Some could argue that the fiscal costs of the new rice policy are worth paying because the program helps poor rice farmers. Unfortunately, less than a fifth of the subsidy is estimated to reach poor farmers. The rest helps millers, corrupt bureaucrats, and large farmers who have surplus rice production they can afford to sell. Most small rice farmers are, in fact, net rice consumers—they consume more rice than they produce. Those with a marketable surplus are largely in the higher deciles of the income distribution. The very poor in rural areas are landless and work the land as laborers. Indeed, some rural landowners in Thailand are called “cell-farmers,” referring to a practice of farm owners now living in cities and operating long distance using cell phones.
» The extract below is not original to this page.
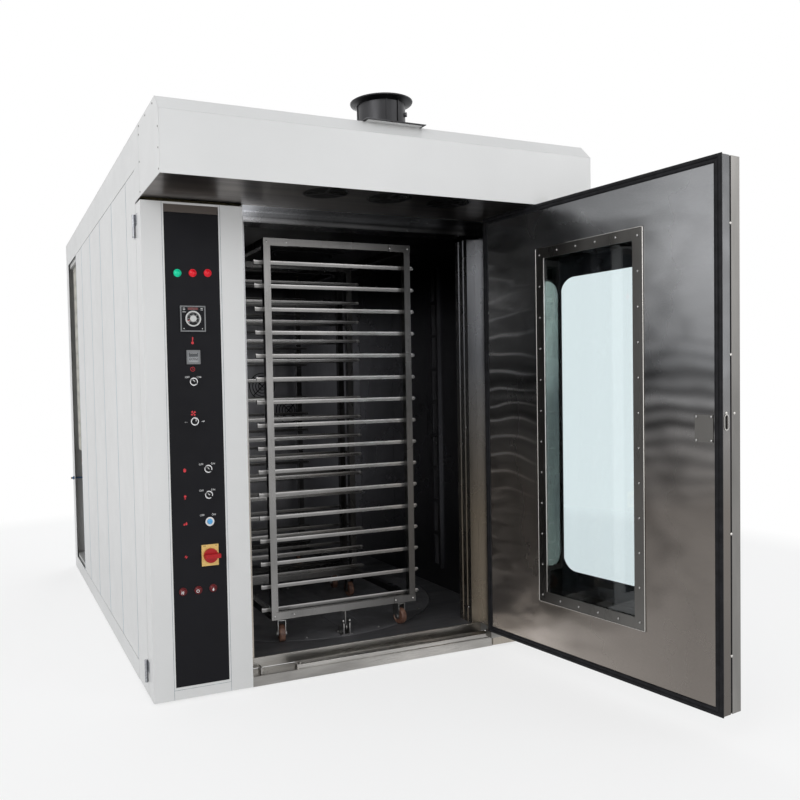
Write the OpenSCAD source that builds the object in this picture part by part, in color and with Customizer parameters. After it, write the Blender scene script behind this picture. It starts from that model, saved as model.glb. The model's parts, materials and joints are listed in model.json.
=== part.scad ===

The reality is that there is virtually no feature of Thailand’s current rice policy that is redeeming and much that is damaging. Many policies can be both populist and supportive of sustained rapid growth in the long run. This is not one of them. Rice is the backbone of the Thai economy. This bad rice policy is being implemented at the country’s peril.
When the current policy is up for renewal, the country should go back to the rice-pledging scheme operated under previous administrations that provides farmers a guaranteed minimum price slightly below the prevailing market price. While not perfect, this scheme was fiscally sustainable, helped ensure a guaranteed minimum price for farmers, and allowed the Thai rice market to operate in accordance with market forces.
But this scheme should be used as a stepping stone toward a rice price insurance scheme that would allow farmers to purchase an option for selling at a future price. Such a scheme may take time to flesh out and implement, but it would provide the framework for an enduring approach toward balancing income security for farmers while allowing the Thai rice market to operate in accordance with market forces.
If the current policy goes unchanged, it will almost definitely come to a sticky end.